Strajk w Ursusie Chełmno trwał od godziny 9.00 do 11.00, a wiec zapowiedziane dwie godziny. Na wezwanie komisji zakładowej NSZZ „Solidarność” stanęła niemal cała załoga (oprócz kilku osób z kierownictwa firmy) i zatrzymano bieżącą produkcję, oraz wszelkie prace pomocnicze.
Odpowiedzialność za porządek w zakładzie wziął komitet strajkowy z przewodniczącym KZ NSZZ”S” Piotrem Janowskim na czele. Obyło się bez jakichkolwiek incydentów. Cała akcja przebiegła w poważnej atmosferze, a na poszczególnych wydziałach dyskutowano o nadziei na pozytywne rozstrzygnięcie, jednak również brano pod uwagę zły scenariusz, ze strajkiem generalnym w tle. Ten oby się nie sprawdził .
Jeszcze nie ma żadnych sygnałów z kierownictwa firmy (oprócz zapewnień o dobrej woli) o konkretach w załatwieniu głównego postulatu jakim jest wypłata zaległych pensji i powrót do regularnego ich wypłacania. Piotr Janowski nawet nie rozważa złagodzenia żądania (np. przedłużenie wypłat w ratach itp.), bo „wszystko za daleko zaszło”.
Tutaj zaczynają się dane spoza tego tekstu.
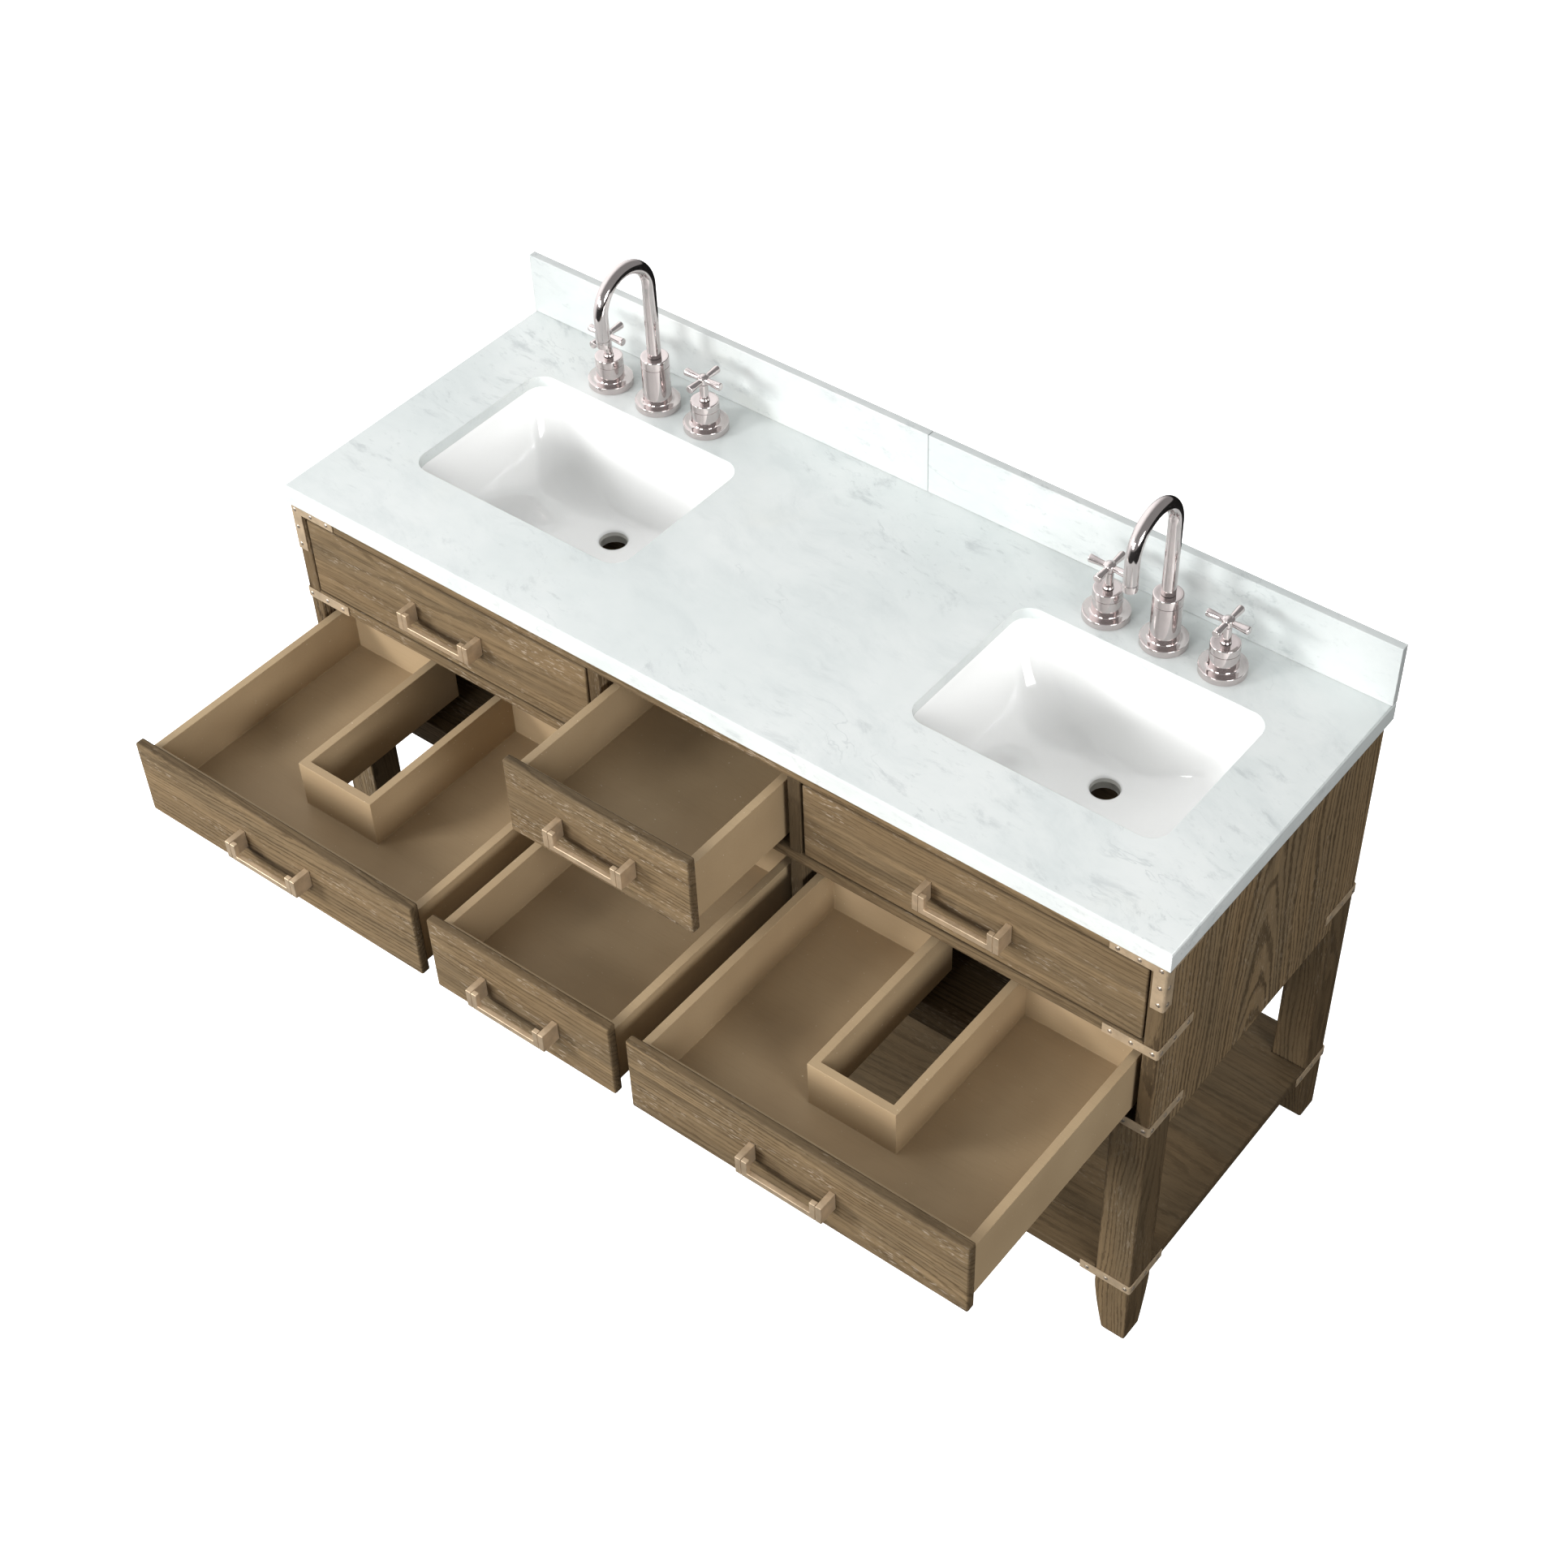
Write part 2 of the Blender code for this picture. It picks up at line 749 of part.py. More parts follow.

Tymczasem na adres ZR i telefony członków Prezydium (bo te są dla wielu znane) płyną słowa poparcia, sympatii i życzeń wytrwania dla dzielnej załogi URSUSa w Chełmnie, szczególne dla Piotra Janowskiego.
Już ponad dwa lata temu firma miała problem z regularnością wypłat, min. dlatego Komisja Zakładowa NSZZ ”S”, której przewodził i nadal prowadzi Piotr Janowski weszła 23 listopada 2020 w spór zbiorowy.
Zakładowy Układ Zbiorowy Pracy postanawia, iż wynagrodzenia pracowników muszą być przesyłane na konto nie później, niż do 10 dnia każdego miesiąca. Niestety nie są.
-To prawdziwy problem – zaznacza Piotr Janowski. – Pracujesz, a nie dostajesz pieniędzy w terminie. To jak masz się wywiązać terminowo ze swoich płatności; w banku, wodociągach, energetyce? Gdyby to było raz- dwa razy w roku – jakieś niewielkie opóźnienie, no to może by i można próbować jakoś to zrozumieć, ale tu niepłacenie w terminie stało się normą.